Build first-party (1P) data you control—not just vanity metrics on rented platforms.
Establish deeper connections where algorithms can’t interfere.
An owned email list remains one of the most valuable assets for resilience in an AI-augmented, ad-dominated social ecosystem.
The Role of Influencers: Shifting Away From Celebrities
Influencer marketing has matured:
The most effective partnerships today come from micro-influencers and niche community leaders, rather than macro-celebrities.
Peer credibility outweighs polished endorsements—raw, authentic, real-world stories from relatable voices drive conversion better than branded placements.
Brands should co-create with influencers, not dictate messaging.
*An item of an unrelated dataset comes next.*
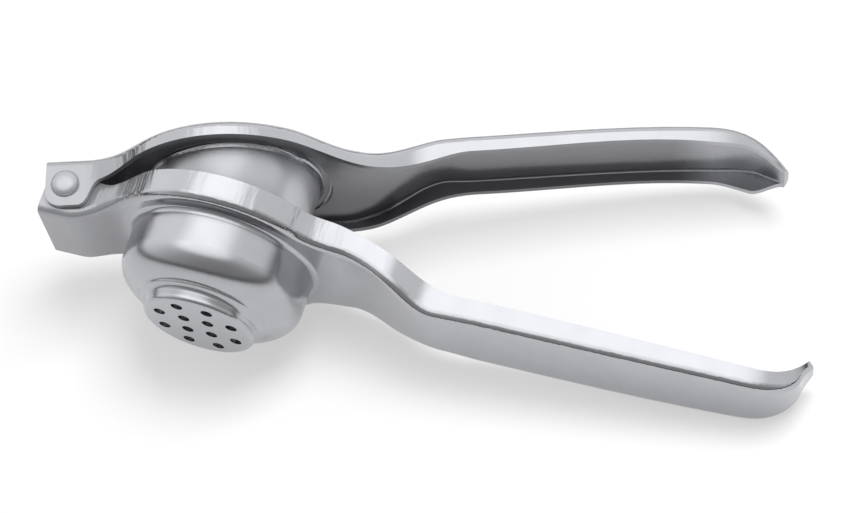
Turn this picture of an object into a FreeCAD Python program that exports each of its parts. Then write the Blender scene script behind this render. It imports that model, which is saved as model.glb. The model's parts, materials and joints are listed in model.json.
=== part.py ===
import FreeCAD, Part
import math
import os

# A hinged lemon squeezer of pressed stainless sheet, lying open on its side.
# Two channel-shaped arms turn on one rivet: the cup arm carries a deep bowl with a
# perforated strainer in its floor, the presser arm a round dome that enters the bowl.
# All sizes are millimetres and degrees.
#
# Arm frame: the hinge axis is Y through the origin, +X runs along the arm to its tip,
# and +Z points from the cup arm to the presser arm. A knot is (x, y or z, heading):
# a point of an outline and the direction in which the outline passes through it.

V = FreeCAD.Vector

# Sheet and fits
SHEET = 1.6            # thickness of both arms
FOLD_R = 2.1           # outer radius of the fold between web and side walls
SIDE_GAP = 0.35        # space between the side walls of the two arms
OPEN_ANGLE = 17.0      # angle between the arms as the squeezer lies

# Rivet
SHANK_R = 2.5
SHANK_PLAY = 0.08      # radial running clearance in the cup arm's holes
HEAD_R = 3.8
HEAD_RISE = 1.9
HEAD_RIM = 0.5         # height of the head's upright edge

# Cup arm in plan, half widths and places from the hinge axis
BOWL_X = 43.7          # centre of bowl, rim and dome
EAR_R = 5.7            # rounded rear end of the side walls
TAIL_HALF = 13.05
TAIL_STRAIGHT = 5.5    # straight side walls end here
RIM_R = 31.0           # outer radius of the round rim
RIM_IN = 52.0          # angle of the rim where the tail joins it
RIM_OUT = 44.0         # angle of the rim where the neck joins it
NECK_X = 78.0
NECK_HALF = 17.3
SHOULDER_X = 90.5
SHOULDER_HALF = 16.1
WAIST_X = 104.5
WAIST_HALF = 11.2
GRIP_X = 118.0
GRIP_HALF = 12.1
GRIP_END_X = 184.0
GRIP_END_HALF = 11.2
TIP_SIDE = (199.0, 7.1, -36)   # the side walls close in towards the tip
TIP_END = (204.0, 1.8, -66)

# Cup arm from the side, outer face of the web
TAIL_DEPTH = 8.3       # web below the hinge axis at the tail
RIM_DEPTH = 3.0        # web below the axis round the bowl
RIM_START_X = 17.5
JOG_X = 78.0           # the web steps outward for the handle
JOG_END_X = 106.0
GRIP_DEPTH = 11.75
GRIP_RISE = 0.85       # the handle's slope towards the other arm
CURL_X = 188.0         # the web curls up to the tip
CURL_END = (201.4, -2.6, 80)
LIP = (203.4, 2.2, 62)

# Cup arm from the side, free edge of the side walls
DIP_X = 12.0
DIP_Z = 2.7
EDGE_X = 24.0
EDGE_Z = 5.0
EDGE_DROP_X = 73.0
EDGE_LOW_X = 113.0
EDGE_LOW_Z = -4.8
EDGE_END = (184.0, -5.3, 0)
EDGE_TIP = (196.5, -3.3, 32)

# Bowl, radii about its own axis and heights of its outer face
BOWL_R = 25.2
BOWL_ROOT_R = 1.5      # fold from web to bowl
BOWL_BEND_Z = -12.5    # the upright wall ends here
RING = (18.4, -20.3, 200)      # upper of the two ridges round the strainer
RING_STEP = (17.8, -20.9, 255)
LEDGE = (17.3, -21.3, 195)     # lower ridge
STEP = (15.9, -22.7, 262)
FLOOR_R = 15.5
FLOOR_EDGE_R = 1.2
FLOOR_Z = -25.1        # outer face of the strainer
HOLE_R = 1.6
HOLE_RINGS = ((4, 4.75), (8, 10.9))   # number of holes and radius of each ring

# Presser arm in plan
PRESS_FLARE = 63.0     # angle of the rim where the straight taper of the neck begins
PRESS_TAPER_X = 84.0
PRESS_TAPER_HALF = 16.4
PRESS_WAIST_X = 99.0
PRESS_WAIST_HALF = 11.9
PRESS_GRIP_X = 109.0
PRESS_GRIP_HALF = 12.5
PRESS_GRIP_END_X = 172.0
PRESS_GRIP_END_HALF = 12.1
PRESS_TIP_SIDE = (184.0, 9.3, -25)
PRESS_TIP_END = (193.3, 2.0, -62)

# Presser arm from the side, outer face of the web
PRESS_TAIL_END = 5.4
PRESS_TAIL_HIGH = 7.6
PRESS_RIM_HIGH = 7.3
PRESS_STEP_X = 60.0
PRESS_STEP_END_X = 77.0
PRESS_NECK_HIGH = 4.3
PRESS_JOG_X = 79.0
PRESS_JOG_END_X = 102.0
PRESS_GRIP_HIGH = 10.5
PRESS_GRIP_FALL = 0.5
PRESS_CURL_X = 174.0
PRESS_CURL_END = (187.0, 5.4, -41)
PRESS_LIP = (192.7, 0.0, -46)

# Presser arm from the side, free edge of the side walls
LUG_DEPTH = 6.5        # the lugs reach this far past the axis
LUG_CORNER_R = 4.4
LUG_FLAT_X = 3.4
LUG_FRONT = (6.6, -2.9, 68)
LUG_TOP = (9.6, 0.7, 8)
PRESS_EDGE_X = 22.0
PRESS_EDGE_Z = 2.8
PRESS_EDGE_DROP_X = 60.0
PRESS_EDGE_LOW_X = 80.5
PRESS_EDGE_LOW_Z = -0.45
PRESS_EDGE_UP_X = 109.0
PRESS_EDGE_UP_Z = 5.4
PRESS_EDGE_END = (172.0, 5.0, -8)
PRESS_EDGE_TIP = (182.5, 0.4, -30)
CUT_BACK = [PRESS_EDGE_END, (181.0, 4.3, -8), (188.3, 1.0, -35)]   # one wall's edge at the tip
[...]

The result: content that feels native to audiences and performs better in feed algorithms.
Paid + Organic + Owned: The Integrated Strategy
A siloed social strategy is doomed to fail. The winning approach looks like this:
Paid social drives initial visibility and lead generation.
Organic social builds credibility and emotional resonance.
Owned channels (email, community platforms, websites) deepen relationships, capture first-party data, and sustain long-term value.
Treat each element as interconnected, not standalone.
The Strategic Questions for Every Brand
Before investing heavily in social this year, every brand should ask:
Are we paying smarter, not just paying more?
Do we understand what content types each platform now favors?
Are we protecting our proprietary insights and community data?
Are we using AI tools strategically, or are we using them passively?
Is our social effort integrated with our owned data and CRM?
Are we building relationships that outlast platform shifts?
In today’s social media environment, it’s no longer enough to have a presence. Brands must play offense—strategically navigating algorithmic hurdles, paying where it pays off, and prioritizing owned relationships over fleeting reach.
The result: a more resilient, effective social strategy that supports the full customer journey—not just vanity metrics.